Улыбка Синявского угасла:
«При чем тут академик Сахаров? Я думал, мы будем говорить о литературе, а не о политике».
«Но ведь… академик Андрей Сахаров… его жизнь в опасности… и мы все должны…» – пролепетал обескураженный В. Б.
К этому времени из зала выскочила встревоженная Марья – не в ее привычках было надолго выпускать Синявского из-под надзора. Она с ходу обрезала зарвавшегося журналиста:
«Писатель Синявский никому ничего не должен. Он литератор и никаких политических заявлений делать не собирается!»

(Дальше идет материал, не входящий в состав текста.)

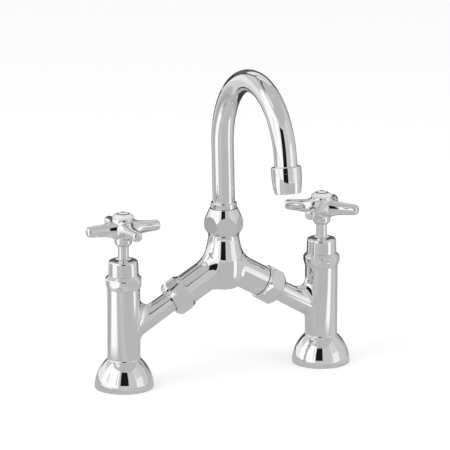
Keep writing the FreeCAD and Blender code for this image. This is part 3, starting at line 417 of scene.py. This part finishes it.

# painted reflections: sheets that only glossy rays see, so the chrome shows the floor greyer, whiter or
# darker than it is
# on the floor: name, two azimuths, inner distance, level, fading edges, height over the floor
SHEETS = (
    ("floor_all", (-180, 180), 0.0, 0.53, (0.0, 0.0), 0.0003),
    ("floor_front_left", (-44, -10), 0.05, 0.60, (0.4, 0.0), 0.0006),
    ("floor_left_white", (-90, -45), 0.17, 1.10, (0.25, 0.03), 0.0006),
    ("floor_left_dim", (-116, -90), 0.12, 0.42, (0.4, 0.0), 0.0006),
    ("floor_left_far", (-146, -122), 0.12, 0.72, (0.2, 0.0), 0.0006),
    ("floor_right_white", (56, 85), 0.14, 1.10, (0.3, 0.03), 0.0006),
    ("floor_right", (85, 117), 0.12, 0.62, (0.2, 0.0), 0.0006),
    ("floor_right_far", (115, 142), 0.12, 0.46, (0.2, 0.0), 0.0006),
    ("floor_back", (140, 220), 0.16, 0.05, (0.10, 0.0), 0.0009),
)
# painted reflections: light and dark glowing bands round the object that only the chrome's reflections show
# round the object: name, two azimuths, two elevations, level, fading edges, distance
VAULTS = (
    ("ceiling", (-180, 180), (44, 89.5), 0.54, (0.0, 0.06), 2.9),
    ("front_left", (-25, 0), (-2, 46), 0.60, (0.15, 0.0), 2.6),
    ("front_right", (-4, 54), (-2, 46), 0.62, (0.10, 0.0), 2.7),
    ("left_white", (-104, -20), (-2, 50), 1.12, (0.08, 0.08), 2.75),
    # a dimmer stripe painted into the white reflection on the left
    ("left_dim_band", (-78, -65), (4, 30), 0.84, (0.4, 0.2), 2.5),
    ("left_line", (-33, -30), (2, 47), 0.35, (0.3, 0.1), 2.45),
    ("left_far", (-146, -102), (-2, 24), 0.90, (0.08, 0.2), 2.6),
    ("left_far_high", (-146, -102), (20, 46), 0.66, (0.08, 0.1), 2.7),
    # a narrow dark stripe painted into the reflections
    ("left_dark_band", (-153, -142), (-2, 62), 0.06, (0.3, 0.05), 2.2),
    ("right_light", (50, 84), (-2, 22), 0.95, (0.12, 0.2), 2.8),
    ("right_high", (50, 84), (18, 46), 0.72, (0.10, 0.1), 2.85),
    ("right_far", (80, 132), (-2, 46), 0.64, (0.10, 0.0), 2.5),
    ("right_dim", (124, 160), (-2, 46), 0.50, (0.15, 0.0), 2.4),
    ("behind", (150, 212), (-2, 30), 0.13, (0.08, 0.05), 2.3),
    ("behind_high", (150, 212), (29, 60), 0.85, (0.08, 0.1), 2.35),
    # a narrow dark stripe painted into the reflections
    ("behind_dark_band", (148, 214), (44, 47), 0.08, (0.05, 0.3), 2.15),
    # a narrow dark stripe painted into the reflections
    ("ceiling_dark_band", (-156, -96), (58, 66), 0.08, (0.1, 0.3), 2.1),
    ("ceiling_gleam", (-96, -36), (52, 66), 0.95, (0.2, 0.3), 2.1),
    ("behind_low", (142, 218), (-2, 10), 0.03, (0.05, 0.2), 2.2),
)


def ramp(tree, source, start, end):
    """Nought at one value and one at the other, with a smooth run between."""
    node = add(tree, "ShaderNodeMapRange", interpolation_type="SMOOTHSTEP")
    node.inputs["From Min"].default_value = start
    node.inputs["From Max"].default_value = end
    tree.links.new(source, node.inputs["Value"])
    return node.outputs["Result"]


def product(tree, values):
    """All the values multiplied together."""
    total = values[0]
    for value in values[1:]:
        node = add(tree, "ShaderNodeMath", operation="MULTIPLY")
        tree.links.new(total, node.inputs[0])
        tree.links.new(value, node.inputs[1])
        total = node.outputs[0]
    return total


def panel_material(name, level, soft):
    """Even glow, varying a little, that thins out towards its edges: a painted reflection that lights
    nothing.

    soft gives the share of the width and of the height over which each edge fades.
    """
    material, tree = new_material("panel_" + name)
    output = add(tree, "ShaderNodeOutputMaterial")
    place = add(tree, "ShaderNodeUVMap")
    split = add(tree, "ShaderNodeSeparateXYZ")
    tree.links.new(place.outputs["UV"], split.inputs[0])
    edges = []
    for axis, share in zip("XY", soft):
        if share > 0:
            edges.append(ramp(tree, split.outputs[axis], 0.0, share))
            edges.append(ramp(tree, split.outputs[axis], 1.0, 1.0 - share))
    glow = add(tree, "ShaderNodeEmission")
    mottled = span(tree, noise(tree, MOTTLE_SCALE), level * (1 - MOTTLE), level * (1 + MOTTLE))
    tree.links.new(mottled, glow.inputs["Strength"])
    if not edges:
        tree.links.new(glow.outputs[0], output.inputs["Surface"])
        return material
    mix = add(tree, "ShaderNodeMixShader")
    clear = add(tree, "ShaderNodeBsdfTransparent")
    tree.links.new(product(tree, edges), mix.inputs[0])
    tree.links.new(clear.outputs[0], mix.inputs[1])
    tree.links.new(glow.outputs[0], mix.inputs[2])
    tree.links.new(mix.outputs[0], output.inputs["Surface"])
    return material


def cloth(name, rows, level, soft):
    """Glowing panel over rows of points, a painted reflection; only reflections show it and it lights
    nothing.
    """
    across, down = len(rows[0]) - 1, len(rows) - 1
    points = [point for row in rows for point in row]
    faces = []
    for row in range(down):
        for step in range(across):
            corner = row * (across + 1) + step
            faces.append((corner, corner + 1, corner + across + 2, corner + across + 1))
    data = bpy.data.meshes.new(name)
    data.from_pydata(points, [], faces)
    layer = data.uv_layers.new(name="cloth")
    for loop in data.loops:
        row, step = divmod(loop.vertex_index, across + 1)
        layer.data[loop.index].uv = (step / across, row / down)
    piece = link(name, data)
    # hidden from the camera, diffuse rays and shadows, its glow is a painted reflection and lights nothing
    piece.visible_camera = False
    piece.visible_diffuse = False
    piece.visible_shadow = False
    data.materials.append(panel_material(name, level, soft))


def around(azimuth, radius, z):
    """Point of the studio; the azimuth is counted from the camera's, to the right as it sees things."""
    a = CAMERA_AZIMUTH + math.radians(azimuth)
    return (math.sin(a) * radius, -math.cos(a) * radius, z)


def places(start, end, steps):
    """Evenly spaced numbers from start to end."""
    return [start + (end - start) * step / steps for step in range(steps + 1)]


def vault(name, turns, rises, level, soft, radius):
    """Panel on a ball round the object, between two azimuths and two elevations."""
    rows = []
    for rise in places(*rises, RISE_STEPS):
        flat = radius * math.cos(math.radians(rise))
        height = CAMERA_TARGET.z + radius * math.sin(math.radians(rise))
        rows.append([around(turn, flat, height) for turn in places(*turns, ROUND_STEPS)])
    cloth(name, rows, level, soft)


def sheet(name, turns, inner, level, soft, z):
    """Panel that lies on the floor between two azimuths, from its inner distance out to FLOOR_REACH."""
    across = places(*turns, ROUND_STEPS)
    rows = [[around(turn, radius, z) for turn in across] for radius in (inner, FLOOR_REACH)]
    cloth(name, rows, level, soft)


def card(name, turns, heights, radius, level, steps=24):
    """Upright curved panel with sharp edges between two azimuths and two heights."""
    rows = [[around(turn, radius, height) for turn in places(*turns, steps)] for height in heights]
    cloth(name, rows, level, (0.0, 0.0))


def make_studio():
    """Floor, world, lamps and the panels of painted reflection."""
    make_floor()
    make_world()
    for values in LAMPS:
        lamp(*values)
    for values in SHEETS:
        sheet(*values)
    for values in VAULTS:
        vault(*values)
    # black card: a painted dark reflection, seen only in the chrome
    card("black_card", (-18, 13), (0.12, 0.85), 0.80, 0.01)


make_studio()

# ---- render settings that the scene owns ----
bpy.context.scene.view_settings.view_transform = "Standard"
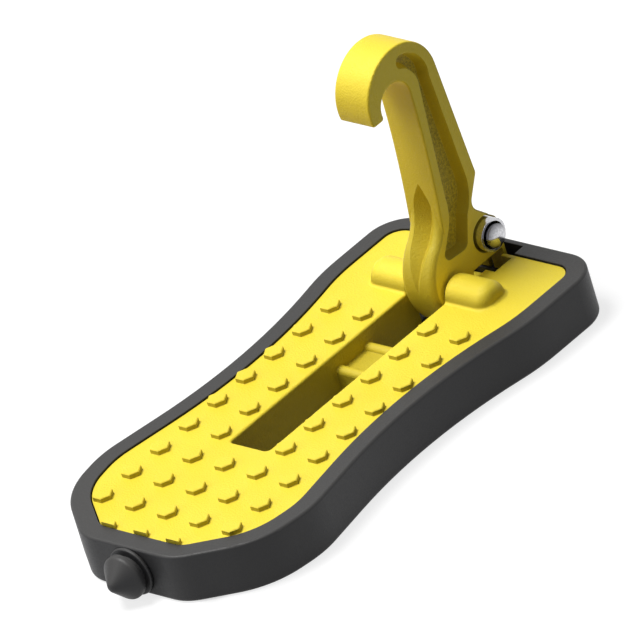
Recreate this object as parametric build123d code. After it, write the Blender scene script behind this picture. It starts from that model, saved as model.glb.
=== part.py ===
from build123d import *
import os
from math import cos, radians, sin, sqrt, tan

# Folding car door latch step: a studded foot plate in a black rubber surround, with a hook that
# stands up on a cross pin at the back and folds forward into the slot of the plate.
# Millimetres. X is across, +Y is the hinge end, +Z is up. Z = 0 is the underside, and Y = 0 is
# the middle of the whole length, so that the origin is the middle of the underside.

# Overall size and the levels of the foot
BASE_LENGTH = 157.7
REAR_REACH = 26.0
RIM_TOP = 14.9
RIM_STEP = 0.5
LIP_THICKNESS = 2.0
LIP_WIDTH = 5.0
SEAT_GAP = 0.1

# Rubber surround
RUBBER_BULGE = 0.9
RIM_ROUND = 0.8
RIM_WIDTH = 5.2
PLATE_GAP = 0.35
FOOT_EDGE_RADIUS = 1.2
BEAD_REACH = 2.4
BEAD_HEIGHT = 2.6
NOTCH_WALL = 1.1

# Corner points of the rim's outer line: half width, and place as a share of the whole length
NOSE_HALF = 16.6
CHEEK_HALF = 35.6
CHEEK_SHARE = 0.0932
BALL_HALF = 38.7
BALL_SHARE = 0.2054
WAIST_HALF = 29.2
WAIST_SHARE = 0.539
HEEL_HALF = 38.0
HEEL_SHARE = 0.1972
NOSE_RADIUS = 12.0
CHEEK_RADIUS = 25.0
BALL_RADIUS = 30.0
WAIST_BEND = 0.97
FLANK_RADIUS = 60.0
HEEL_RADIUS = 10.4

# Foot plate casting
TOP_WALL = 3.5
SKIRT_WALL = 3.0
RIB_WALL = 2.0
RIB_PITCH = 24.0
SLOT_HALF = 7.1
SLOT_AHEAD = 80.6
SLOT_CORNER = 1.4
SLOT_EDGE_RADIUS = 0.8
WIDE_HALF = 11.0
WIDE_START = 11.6
EAR_WALL = 1.2
TIE_HEIGHT = 3.5
STUD_PITCH = 12.0
STUD_RADIUS = 2.97
STUD_HEIGHT = 1.5
STUD_CHAMFER = 0.25
STUD_FIRST = 18.4
STUD_ROWS = 10
STUD_COLUMNS = 2
STUD_KEEP = 0.4
HUMP_RADIUS = 5.5
HUMP_END = 22.0
HUMP_ROUND = 3.5
HUMP_BLEND = 1.0
BOSS_HALF = 9.0
BOSS_DEPTH = 10.6

# Cross bars that the folded hook lies on
BRIDGE_REAR_RIDGE = 24.0
BRIDGE_FRONT_RIDGE = 35.8
RIDGE_RADIUS = 1.7
RIDGE_DEPTH = 4.3
BRIDGE_FLOOR = 5.7

# Pivot pin, its washers, keepers and screws
PIN_DIAMETER = 6.0
PIN_HALF = 18.0
PIN_CHAMFER = 0.4
RUNNING_FIT = 0.05
WASHER_RADIUS = 4.4
KEEPER_PLATE = 1.6
KEEPER_GAP = 0.2
KEEPER_MARGIN = 1.0
SCREW_DIAMETER = 3.0
SCREW_LENGTH = 8.0
SCREW_HEAD_RADIUS = 2.75
SCREW_HEAD_HEIGHT = 1.8
SCREW_SPREAD = 6.1
SOCKET_RADIUS = 1.15
SOCKET_DEPTH = 1.0

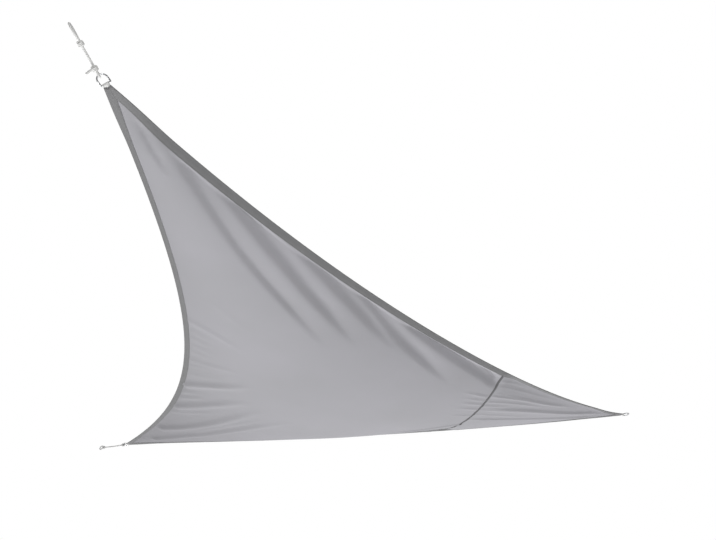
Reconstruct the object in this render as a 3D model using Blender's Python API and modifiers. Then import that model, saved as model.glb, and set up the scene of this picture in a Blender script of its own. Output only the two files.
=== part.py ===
# A three-cornered shade sail, hung by its corner rings: two cloth panels, folded edge webbing, ring tabs,
# wire D-rings and two tied ropes. Metres, +Z up. The origin is where the rope pulls on the high ring.
import math

import bmesh
import bpy
import numpy as np
from mathutils import Matrix, Vector

# ---- the cloth's outline -------------------------------------------------------------------------
side = 3.62                          # between the points where the edge lines meet
dropLow = 0.853                      # how far the low corner hangs below the high one
dropRight = 0.746                    # the same for the right corner
headingRight = math.radians(45.9)    # of the right corner, seen from above, from +Y towards +X

# Each edge is a bowed line. bow: how far it is cut in, lean: how far the bow sits towards the second corner,
# full: how much fuller it is towards both corners, skew: how much fuller still towards the second one,
# sag: how far the edge hangs down at its middle.
edges = {
    "high_low": {"ends": ("high", "low"), "bow": 0.362, "lean": 0.167, "full": -0.10, "skew": -0.058, "sag": 0.03},
    "low_right": {"ends": ("low", "right"), "bow": 0.096, "lean": 0.214, "full": -0.23, "skew": 0.46, "sag": 0.07},
    "high_right": {"ends": ("high", "right"), "bow": 0.119, "lean": 0.095, "full": 0.19, "skew": 0.078, "sag": 0.11},
}
bellyDepth = 0.15                    # the cloth hangs this far below its edges
bellyRise = 2.6                      # how fast the belly starts at the high corner
bellyFall = 7.0                      # how late it ends at the low-right edge
cornerFlat = 0.035                   # share of the way from the high corner that stays flat
seamShare = {"low_right": 0.652, "high_right": 0.673}    # where the cross seam meets each edge, as a share of its way

# ---- thicknesses and small sizes -----------------------------------------------------------------
clothThick = 0.001
webThick = 0.001
gap = 0.0003                         # between pieces that touch
webGap = 0.00095                     # between the cloth and its edge webbing
hem = 0.028                          # width of the edge webbing
hemInset = 0.0008                    # the cloth's edge lies this far inside the webbing's fold
mitreGap = 0.0014                    # between two edge webbings at a corner
seamLap = 0.012                      # the two panels overlap by this much
seamRamp = 0.016                     # beside the lap, the lower cloth and webbing come back up over this length
lapClear = 0.002
bluntWidth = 0.025                   # of each corner's cut end
tabWidth = 0.0235                    # of the strip that comes out of it
tabLeg = {"high": 0.036, "low": 0.038, "right": 0.040}
tabFree = 0.0005                     # the tab leaves the corner's plane this far past the cut end
tabTwisted = 0.0045                  # and is fully twisted and this far open here
tabSpread = 0.0029
trim = 0.010                         # the cloth's corners stop this far outside the webbing's inner corner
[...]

Оператор В. Б. представил себе, какое выражение лица будет у начальника отдела новостей, когда тот услышит, что с идеей интервью ничего не получилось, и рассердился:
«Тогда я сниму, что вы отказываетесь выступить в защиту Сахарова!» – объявил он и направил камеру на писателя, совсем недавно заслужившего мировую славу жертвы советского режима. Но он не знал, с кем имеет дело, – крыльями раскинув руки и выпятив грудь, разъяренная Марья закрыла собой тело мужа, совсем как Александр Матросов.
«Ничего вы не снимете! Я не позволю!»
«Свет!» – крикнул оператор и, стараясь проигнорировать Марью, включил камеру – он все еще не понял, с кем имеет дело.